Venezuelan poet Rafael Cadenas is the winner of this year’s Cervantes Prize, the most prestigious award in Spanish literature.
"Due to his vast and extensive literary work, the jury recognises the importance of a creator who has made poetry a reason for his own existence and has taken it to heights of excellence in our language," said Spain’s Culture Minister Miquel Iceta at a press conference on Thursday announcing the decision.
"His work is one of the most important and demonstrates the transformative power of words when the language is elevated, when it is taken to the edge of its creative possibilities," continued Iceta.
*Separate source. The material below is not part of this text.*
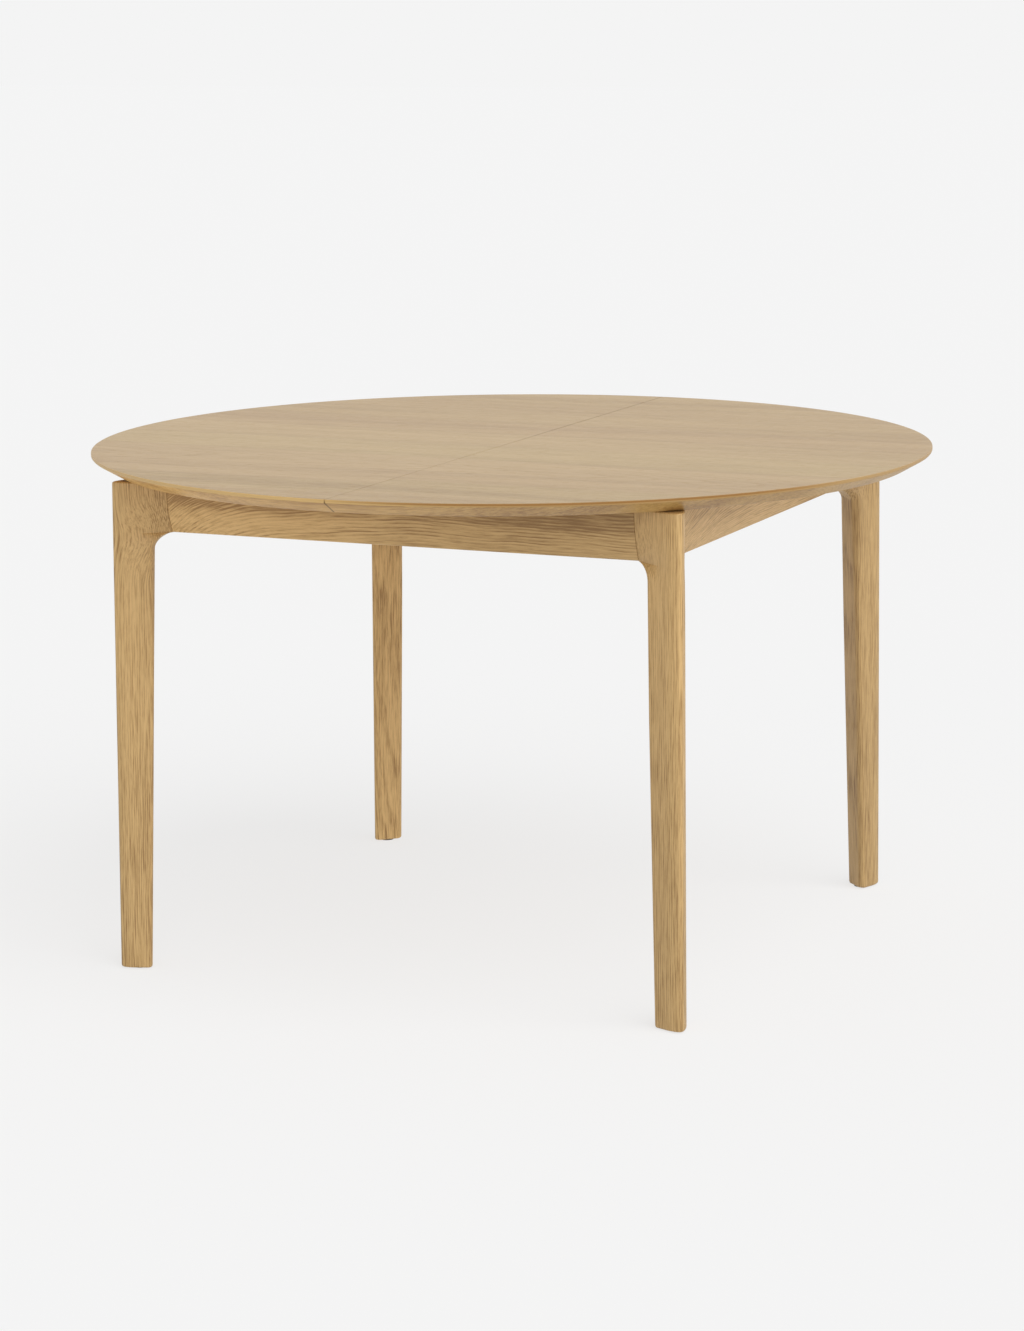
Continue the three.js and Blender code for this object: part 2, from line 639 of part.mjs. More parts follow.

Born in Barquisimeto, northwest Venezuela, in 1930, Cadenas, an essayist and an essential author of Latin American poetry in recent decades, has received numerous awards for his works, including Venezuela's National Prize for Literature(1985), the Prize of Romance Languages in Mexico (2009) and the García Lorca Prize in Spain (2015).
The Cervantes Prize, the most prestigious for literature in Spanish, is endowed with a 125,000-euro (almost 127,000 dollars) purse.
Since its establishment in 1976, the award has gone to authors such as Jorge Luis Borges, Mario Vargas Llosa, Camilo José Cela, Álvaro Mutis, Eduardo Mendoza, Carlos Fuentes or Sergio Ramírez.
A ceremony honouring the winner and prize takes place on April 23, the day of the death of Miguel de Cervantes, at the University of Alcalá de Henares, hometown of the author of Don Quixote de la Mancha. The winner receives the award from the hands of the King and Queen of Spain, Felipe VI and Letizia.